ALLEN FISHER
on
Construction and the Frame
A talk with slides, conducted via Zoom
Saturday, May 23rd, 2020, 11am – 12.40 pm
The event comprises two sessions, the first beginning at 11.00 am, followed by a 20 minute break and then a second session beginning at 12.00. A third session for questions will be added, at 1.00 pm.
We enjoy a variety of artistic successes without need to articulate how we make each of them lucid. Our practice of looking at pictures is embedded in our culture. It comprises a number of conventions and shared practices that have informed both the painter and the viewer. The facturing of paintings and the practice of looking at them follow procedures that involve guidelines, that include recognition of previous practices and particular expectations.

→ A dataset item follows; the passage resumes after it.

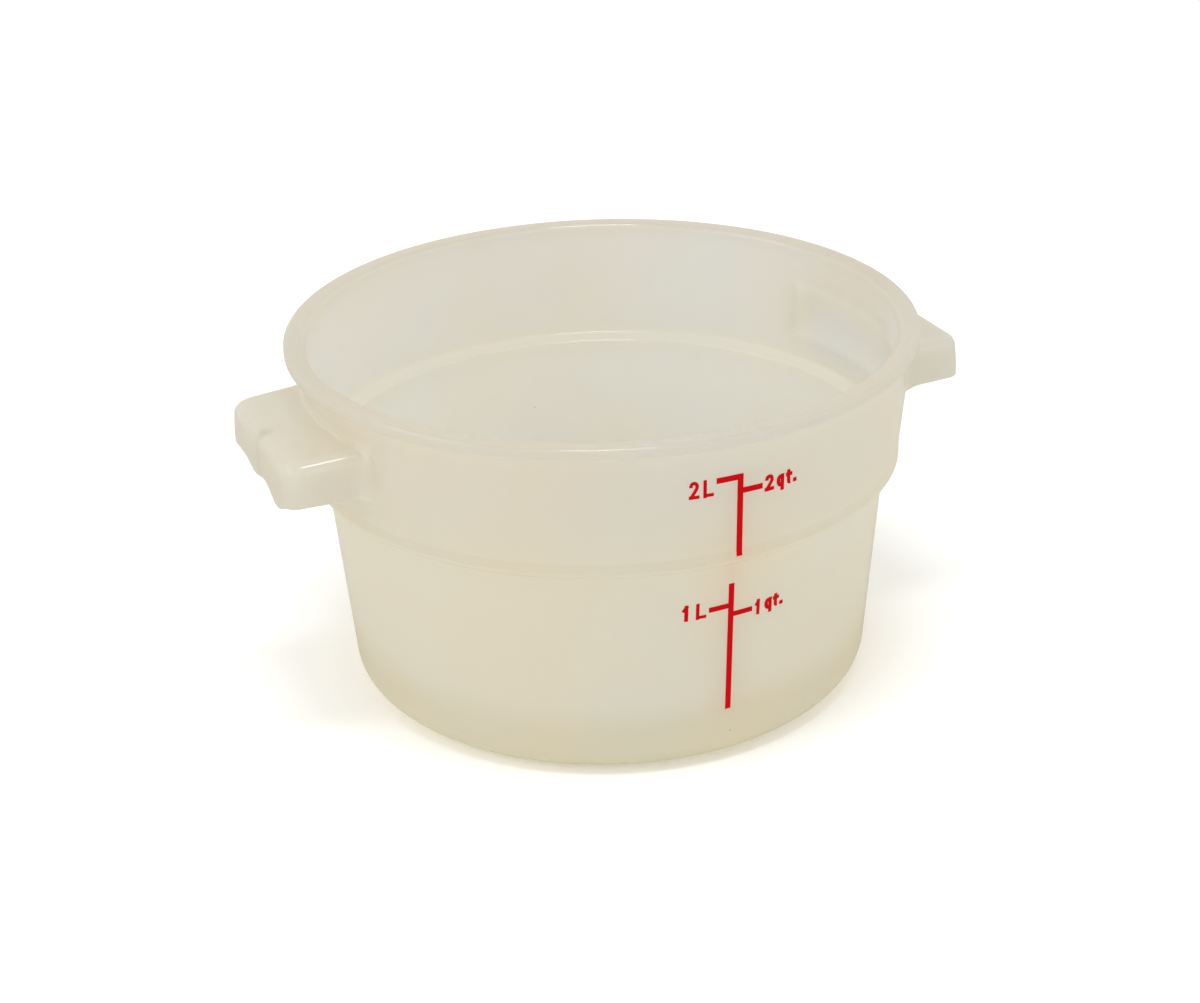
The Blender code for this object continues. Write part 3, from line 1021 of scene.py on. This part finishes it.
# The red ink, with the faint mottle of a worn screen print
inkPaint = {
    "colour": (0.560, 0.0005, 0.003, 1.0),
    "thin": (0.620, 0.004, 0.008, 1.0),
    "roughness": 0.50,
    "specular": 0.03,
    "mottleScale": 900.0,
    "mottleDetail": 3.0,
    "bump": 0.10,
    "bumpReach": 0.00005,
}


def inkMaterial(name, settings):
    # The mottle shows in the ink's colour and, faintly, in its surface
    material, tree, shader = newMaterial(name)
    shader.inputs["Roughness"].default_value = settings["roughness"]
    shader.inputs["Specular IOR Level"].default_value = settings["specular"]
    mottle = noiseNode(tree, objectPlace(tree), settings["mottleScale"], settings["mottleDetail"])
    bump = addNode(
        tree, "ShaderNodeBump", Height=mottle, Strength=settings["bump"], Distance=settings["bumpReach"],
    )
    colour = mixColours(tree, "MIX", mottle, settings["colour"], settings["thin"])
    feed(tree, shader.inputs["Base Color"], colour)
    feed(tree, shader.inputs["Normal"], bump.outputs["Normal"])
    return material


# Which points count as the tub's inside: those that face its middle, and level ones on floor and ledge
insideTest = {
    "leastRadius": 1e-6,
    "gain": 2.0,
    "level": 0.5,
    "beyond": 0.0002,
    "above": 0.0010,
}


def markInward(piece):
    # Stores on each point how far its surface faces the tub's middle or up from the floor
    mesh = piece.data
    places = np.empty(len(mesh.vertices) * 3)
    normals = np.empty(len(places))
    mesh.vertices.foreach_get("co", places)
    mesh.vertex_normals.foreach_get("vector", normals)
    x, y, z = places.reshape(-1, 3).T
    normalX, normalY, normalZ = normals.reshape(-1, 3).T
    radius = np.hypot(x, y)
    facing = -(x * normalX + y * normalY) / np.maximum(radius, insideTest["leastRadius"])
    within = radius < tub["bandFoot"] - tub["wall"] + insideTest["beyond"]
    low = z < tub["ledge"] + tub["ledgeFall"] + insideTest["above"]
    onFloor = within & low & (normalZ > insideTest["level"])
    inward = np.where(onFloor, 1.0, np.clip(facing * insideTest["gain"], 0.0, 1.0))
    # rimTop marks the rim's up-facing top, where the painted shade goes
    rimTop = np.where(z > tub["rimFoot"], smoothStep(normalZ), 0.0)
    for label, values in (("inward", inward), ("rimTop", rimTop)):
        mesh.attributes.new(label, "FLOAT", "POINT").data.foreach_set("value", values.astype(np.float32))


groups = {
    "clouds": cloudGroup(cloudForm),
    "specks": speckGroup(),
    "grain": grainGroup(grainForm),
    "bands": softBandGroup(),
}
tubMaterial = plasticMaterial("tub_plastic", tubPlastic, groups)
lugMaterial = plasticMaterial("lug_plastic", lugPlastic, groups)
inkCoat = inkMaterial("scale_ink", inkPaint)
markInward(tubPiece)
tubPiece.data.materials.append(tubMaterial)
for piece in (leftLug, rightLug):
    piece.data.attributes.new("inward", "FLOAT", "POINT")
    piece.data.materials.append(lugMaterial)
for piece in (upperInk, lowerInk):
    piece.data.materials.append(inkCoat)
print("materials made")


# The floor and the light
stage = {
    "reach": 6.0,
    "drop": 0.0002,
    "paint": (0.86, 0.86, 0.85, 1.0),
    "seenPaint": (1.12, 1.12, 1.11, 1.0),
    "roughness": 0.9,
    "sky": (1.0, 1.0, 1.0, 1.0),
    "skyTop": 0.65,
    "skyEdge": 1.18,
    "seenSky": 1.0,
}


def buildFloor():
    # A wide flat sheet, a hair under the tub's foot so that light reaches the foot from below.
    # Its paint looks white to the camera and keeps the object's shadow.
    size = stage["reach"]
    level = -stage["drop"]
    corners = [(-size, -size, level), (size, -size, level), (size, size, level), (-size, size, level)]
    mesh = bpy.data.meshes.new("floor")
    mesh.from_pydata(corners, [], [(0, 1, 2, 3)])
    floor = bpy.data.objects.new("floor", mesh)
    bpy.context.scene.collection.objects.link(floor)
    material, tree, shader = newMaterial("floor_paint")
    shader.inputs["Roughness"].default_value = stage["roughness"]
    isSeen = addNode(tree, "ShaderNodeLightPath").outputs["Is Camera Ray"]
    paint = mixColours(tree, "MIX", isSeen, stage["paint"], stage["seenPaint"])
    feed(tree, shader.inputs["Base Color"], paint)
    mesh.materials.append(material)
    return floor


def buildWorld():
    # An even white sky, a little dimmer overhead. The camera sees it plain white.
    world = bpy.data.worlds.new("studio")
    bpy.context.scene.world = world
    world.use_nodes = True
    tree = world.node_tree
    background = tree.nodes["Background"]
    background.inputs["Color"].default_value = stage["sky"]
    upward = placeParts(tree, addNode(tree, "ShaderNodeTexCoord").outputs["Generated"])["Z"]
    sky = addNode(tree, "ShaderNodeMapRange", Value=upward, To_Min=stage["skyEdge"], To_Max=stage["skyTop"])
    isSeen = addNode(tree, "ShaderNodeLightPath").outputs["Is Camera Ray"]
    strength = addNode(tree, "ShaderNodeMix", {"data_type": "FLOAT"}, Factor=isSeen)
    feed(tree, strength.inputs[2], sky.outputs["Result"])
    feed(tree, strength.inputs[3], stage["seenSky"])
    feed(tree, background.inputs["Strength"], strength.outputs[0])


# Soft lamps: place, width, depth and power. The first is a softbox above and a little to the front.
lamps = {
    "key_lamp": ((-0.10, -0.30, 1.30), 0.46, 0.22, 4.4),
    "left_lamp": ((-1.40, 0.10, 0.90), 0.90, 0.90, 3.0),
}


def buildLamp(name, place, width, depth, power):
    # An oblong area lamp that faces the middle of the tub
    data = bpy.data.lights.new(name, "AREA")
    data.shape = "RECTANGLE"
    data.size = width
    data.size_y = depth
    data.energy = power
    lamp = bpy.data.objects.new(name, data)
    bpy.context.scene.collection.objects.link(lamp)
    aim = Vector((0.0, 0.0, tub["height"] / 2)) - Vector(place)
    lamp.matrix_world = Matrix.Translation(place) @ aim.to_track_quat("-Z", "Y").to_matrix().to_4x4()


floor = buildFloor()
buildWorld()
for lampName, (place, width, depth, power) in lamps.items():
    buildLamp(lampName, place, width, depth, power)
bpy.context.scene.view_settings.view_transform = "Standard"
print("floor and light set")

for piece in (tubPiece, leftLug, rightLug, upperInk, lowerInk):
    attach(piece, "root")
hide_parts("tub_body")
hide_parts("left_handle")
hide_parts("right_handle")
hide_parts("upper_scale")
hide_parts("lower_scale")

Proportion and its cousin Construction have always been seminal in artistic practice. One aspect of this comes through artistic attention to vertical and horizontal edges, a feature that has always been important in formal architecture and became a necessary attention in painting in Roman times and in the period of illuminated manuscripts in medieval Europe and consequently in more recent and contemporary presentations.
The talk addresses these attentions and some of the consequences of their developments.
Allen Fisher (www.allenfisher.co.uk) is a poet, painter and art historian. He worked in a lead works, studied physics and human physiology, then art, drawing and colour at Goldsmiths, then Essex, came to live in Hereford to teach and stayed. He is Emeritus Professor at Manchester Metropolitan University. Retrospective shows of his paintings have been in King’s Manor Gallery York (1993); Hereford Museum & Gallery (1994) Lulham Gallery, London (1998 and 2002), King’s College Archive (2003) and Applestore Gallery Hereford (2013).
Work in public collections include Tate Gallery, London; King’s Archive, University of London; Hereford City Museum; Living Museum, Reykjavik, Iceland.
Recent publications include the art-book Black Pond 7, Imperfect Fit (essays on Aesthetics, Facture & Perception, University of Alabama); No Longer Alone (poetry with photographs by Paige Mitchell). Two longer works of poetry, Gravity as a consequence of shape (1983-2007) and PLACE (1971-1981) are now available in a complete form from Reality Street Editions.